One of the best investments ever for my child is a clear plastic tote/box from wally world that is 7inches deep and 15" x 24" and comes with a lid! That is her sensory box, we still use it daily and my daughter is four! Oh and get an apron too! This will help her keep occupied and help her sensory development and let you have some time for yourself for a little bit. My daughter would normally play for 15-20 minutes when she was 2.5 so you can get some free time!

 

Suggestions that are more toddler friendly are:

Make a batch of instant pudding directly in it

Fill it with water and a little play boat, measuring cups, funnel, spoon

Squirt some dish soap in it and fill it with water making tons of bubbles!

Make ice cubes, you can add food coloring to make different colors and throw them in there (my daughter would wear mittens because she didn't want to directly hold the ice)

Make a large batch of jello and put it in the box with fun kitchen utensils, like a potato masher!

Give them flour, cinnamon or whatever nice smelling spices you have in your cabinet, give her a little bowl and whisk and measuring spoons (whatever you got in your kitchen drawers) and let them pretend to cook

Cook spaghetti noodles (you can dye if wanted) let cool add tongs bowls cups etc.

I have a little preschool science set with big plastic beakers and I fill them all with different colored water (just add food color) and I let her pour and mix and make new colors! (You could just use plastic cups instead of beakers)

Cornstarch and water makes OOBLECK! It's amazing and fun, when you squeeze it, it becomes a solid, let it go and it becomes a liquid. (Add food coloring to change it up.)

Flour and one of those sifters!

Sand with a small bucket, shovel, sand molds, seashells

They have these water beads which are "supposed" to be nontoxic if swallowed but if your little one is still mouthing things use tapioca beads because those are edible

I make playdough (add 1 cup flour and 1/2 cup salt to nonstick pot, then measure 1 cup of water (mix in food coloring directly into water first) then add colored water to pot and stir, heat on medium for a couple of minutes then flip mixture over and cook other side for a couple minutes until its not liquidy, I normally put it in a bowl to cool for a couple minutes then knead to make the texture uniform and done! Store it by rolling in a ball, if you put it in a bag it will turn liquidy

Dye noncooked rice with food color (just put in a large ziploc bag and add food coloring and quickly mix it and then spread it in tub let it dry for 15 minutes and your done, then you can reuse it again and again!)

You can also dye noncooked pasta (For pretend soup: I would add a pot, pretend veggies from her play kitchen, and ladle, and bowls)

 

Once she's older you can also do things like:

microwaved ivory soap

shaving cream (w food coloring)

slime (the one with liquid starch and glue is really good)

scissor practice with old magazines and ads

fill it with lots and lots of pom poms

or lots of feathers

 

It keeps her attention long enough I can pay the bills, or load the dishwasher without constant interruptions, I set it on the dining table and let her go to town!  Another bonus a lot of the activities let her get out her need to dump and pour in an appropriate setting, and they all help her sensory development.

post #6 of 8
Good fun suggestions PP
post #7 of 8

I love to sew, and have found the times I sit down to do this are great for telling my DD (now 3 yrs old, but this worked at 2 yrs) I was busy and to go play.

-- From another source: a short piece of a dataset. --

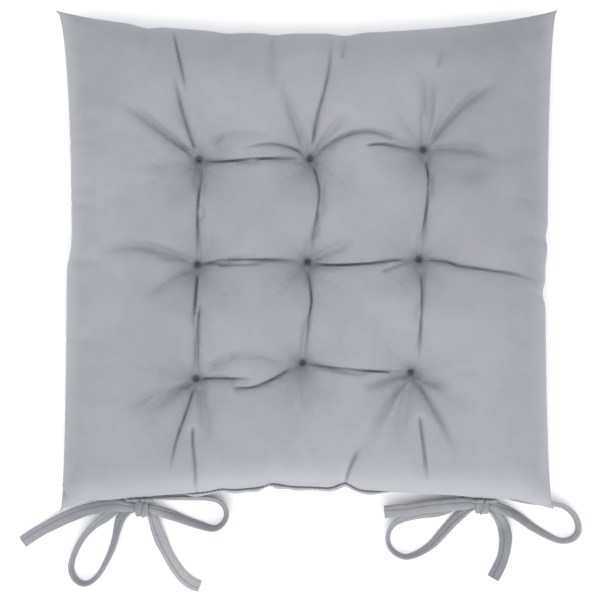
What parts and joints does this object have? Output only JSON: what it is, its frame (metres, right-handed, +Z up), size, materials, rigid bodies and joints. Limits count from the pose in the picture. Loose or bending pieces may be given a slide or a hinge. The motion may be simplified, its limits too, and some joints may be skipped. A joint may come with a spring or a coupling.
{
  "type": "chair seat pad",
  "caption": "Square tufted chair seat pad in grey velvet, its sides drawn in between the corners, with strap ties knotted in bows along the rear edge.",
  "frame": {"origin": "on the surface that the pad lies on, under the middle of the pad without its ties", "axes": "+Z up, out of the sitting side; the ties leave the -Y edge, which goes to the chair's backrest; +X runs along that edge, to the right as seen from above with the ties towards the viewer"},
  "size_m": [0.4519, 0.4654, 0.0625],
  "materials": {
    "velvet_top": "short grey velvet pile",
    "velvet_underside": "short grey velvet pile",
    "velvet_strap": "grey velvet strap, folded and edge-stitched",
    "sewing_thread": "twisted polyester thread",
    "polyester_wadding": "loose white fibre"
  },
  "bodies": {
    "pad": {"top_cover_panel": "velvet_top", "bottom_cover_panel": "velvet_underside", "fibre_fill": "polyester_wadding", "edge_seam_thread": "sewing_thread", "closing_stitches": "sewing_thread", "tuft_thread_front_left": "sewing_thread", "tuft_thread_front_centre": "sewing_thread", "tuft_thread_front_right": "sewing_thread", "tuft_thread_middle_left": "sewing_thread", "tuft_thread_middle_centre": "sewing_thread", "tuft_thread_middle_right": "sewing_thread", "tuft_thread_rear_left": "sewing_thread", "tuft_thread_rear_centre": "sewing_thread", "tuft_thread_rear_right": "sewing_thread", "left_tie_sewn_ends": "velvet_strap", "right_tie_sewn_ends": "velvet_strap"},
    "left_bow": {"left_tie_outer_strap": "velvet_strap", "left_tie_inner_strap": "velvet_strap", "left_bow_knot": "velvet_strap"},
    "right_bow": {"right_tie_outer_strap": "velvet_strap", "right_tie_inner_strap": "velvet_strap", "right_bow_knot": "velvet_strap"}
  },
  "joints": [
    {"name": "left_bow_swing", "type": "hinge", "parent": "pad", "child": "left_bow", "pos_m": [-0.132, -0.18946, 0.028], "axis": [-1, 0, 0], "range_deg": [-25, 150]},
    {"name": "right_bow_swing", "type": "hinge", "parent": "pad", "child": "right_bow", "pos_m": [0.141, -0.19021, 0.028], "axis": [-1, 0, 0], "range_deg": [-25, 150]}
  ]
}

She resisted at first, and would pester me, but I kept repeating "Mommy is busy, sweetie. Go play." It helped when I made her a tutu and put some music on so she could run all over and dance. Other times, I just told her to go play. At first I felt so guilty and rude, but then I discovered she would enter into the most imaginative play when she was being ignored by me!! It turned out to be the best play time for her!! 

post #8 of 8

I use the expression "I need some space right now".  My daughter has come to use it too, for example when she is going to the bathroom. It's only sometimes successful but I don't mind when she uses it back with me.